Though there are fears that MBS might have upset the balance of powers in Saudi Arabia too quickly and could thus end up sparking instability, fact remains that he is also being seen globally as the fulcrum around which the Middle Eastern geopolitics moves for the next generation. Set to be the youngest-ever Saudi monarch, he will likely have decades more to make his mark as king, both in the kingdom and globally.
The world is watching…
The Modern Traditionalist
A towering man with a full beard, deep voice and boundless energy, MBS is known to have a weakness for fast food and ‘Call of Duty’ video games. Embracing his Bedouin roots, he dons the traditional robe and sandals, and likes treating friends and relatives to lavish roast lamb meals in luxury desert camps. He is equally known internationally for his astronomical wealth estimated at over US$2 trillion including his collection of gold supercars, a super yacht worth US$400 million, a US$450 million Leonardo da Vinci painting, and a French chateau near Versailles worth more than US$300 million.

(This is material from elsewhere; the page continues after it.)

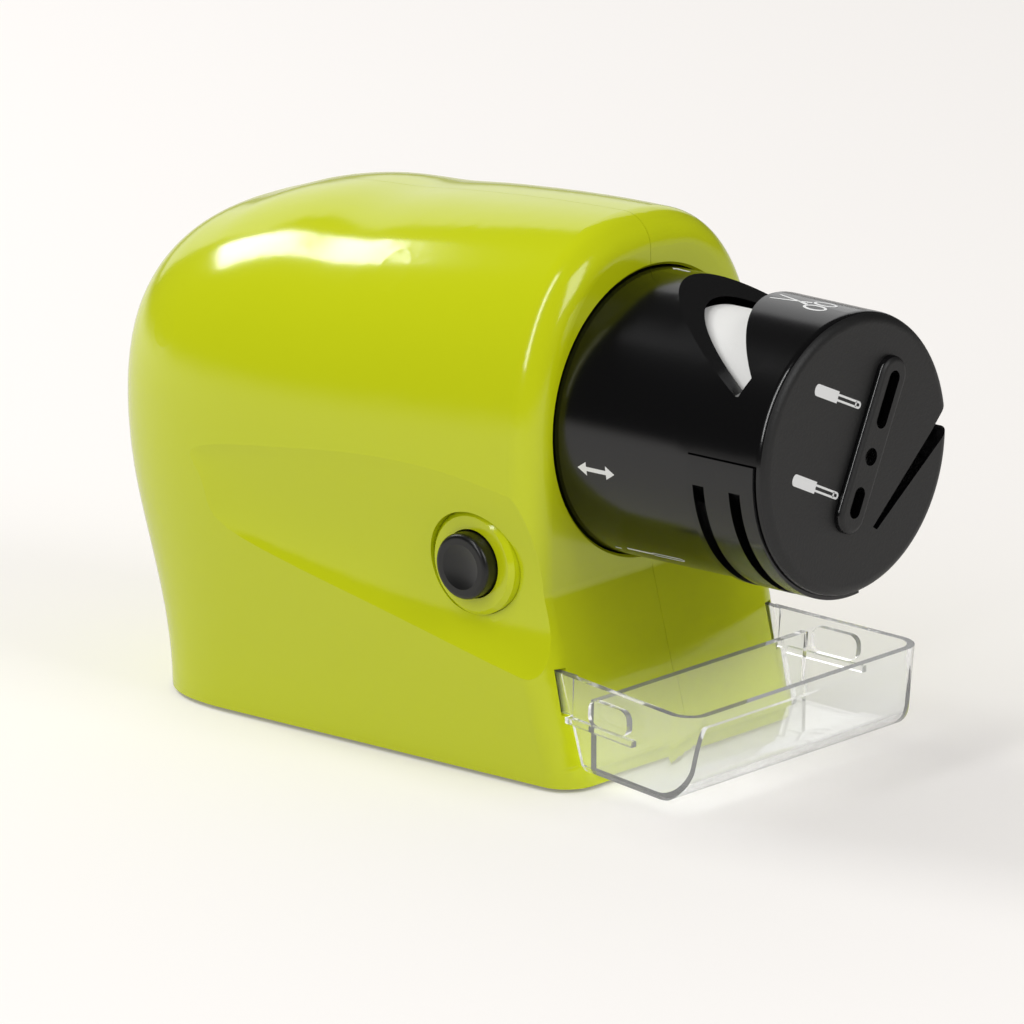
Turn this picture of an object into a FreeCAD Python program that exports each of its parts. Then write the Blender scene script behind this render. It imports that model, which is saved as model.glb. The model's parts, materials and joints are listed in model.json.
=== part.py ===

He is married to Princess Sara bint Mashour bin Abdulaziz Al Saud. Married in 2006, they apparently have three or four children. In 2019, there were reports of his supposed budding friendship with Hollywood actress Lindsay Lohan. Lohan’s rep denied that they are romantically involved or that he gave her a credit card, insisting that they had only met once at a Formula One Grand Prix race.
Saudi Arabia: Fast Facts
The Kingdom of Saudi Arabia, which occupies most of the Arabian Peninsula, is the original homeland of the Arabs, the place of origin of the Arabian language, and the historic centre of Islam. It is home to Mecca, Islam’s holiest city, and the birthplace of the Prophet Muhammad, and Medina.
It is the largest oil producer in the Middle East. The proven oil reserves in Saudi Arabia are the second largest in the world, estimated to be 266 billion barrels.
The kingdom is ruled by the House of Saud along traditional Islamic lines. The House of Saud can trace its history to the founding of a town named Diriyah (in the capital city, Riyadh), by a Bedouin chieftain named Mani al Muraidi in the 15th century.